Jessica also observed that “people get full on arguing mad about the order you assemble your breakfast items (when you put your milk in when making tea or what you put first on a scone) and it does not matter at all”.

The American’s other findings highlight how “90% of all public conflicts here are queue related” and “signing ‘sincerely’ in an email means f*** off”.

Jessica also noted how we call “the fanciest private schools public schools”, which she describes as “weird and confusing”.

Other odd “facts” Brits like to share regularly are “swans can break your arms” and cheese gives you bad dreams.

We have to admit, these observations are pretty accurate.

Jessica’s post garnered more than 64,800 likes – and many agreed with her verdict on the UK.

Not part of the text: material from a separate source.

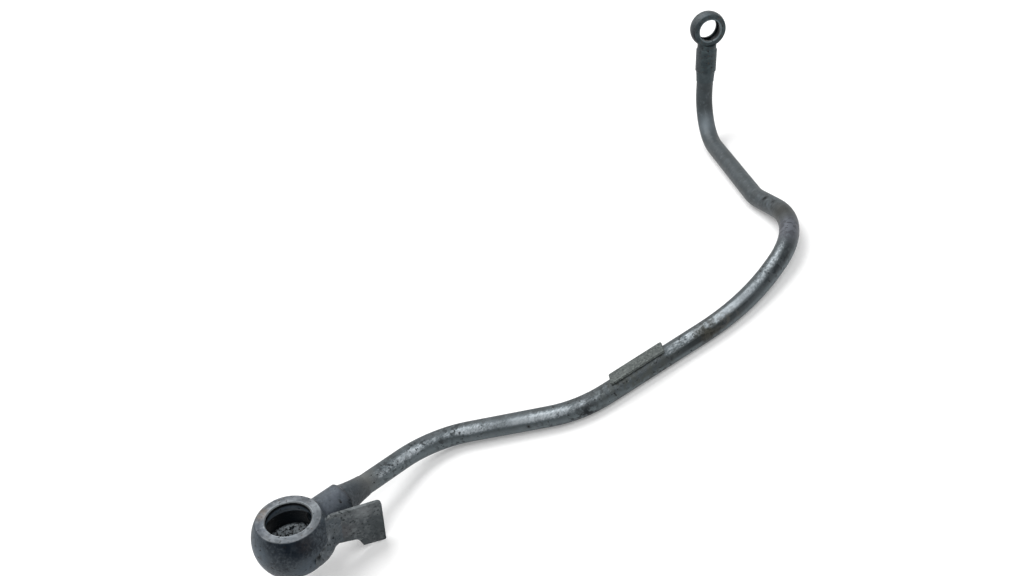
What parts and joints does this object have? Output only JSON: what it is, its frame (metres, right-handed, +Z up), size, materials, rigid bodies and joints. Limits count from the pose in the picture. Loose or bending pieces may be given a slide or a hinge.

The only gripes were over British food – with many saying you can’t knock beans on toast or fish finger sandwiches.

One user declared they would defend fish finger sandwiches to their death, another said "we invented the sandwich, so whatever we put on our sandwiches is canon."

Jessica said: "Mac and cheese is my personal go-to lazy food, but I think grilled cheese might be the American cultural culinary equivalent of beans on toast.

"I thought a few folks might get a chuckle about it but it's still kicking around Twitter picking up more attention.

"I confess I muted my Twitter notifications so I could get back to work."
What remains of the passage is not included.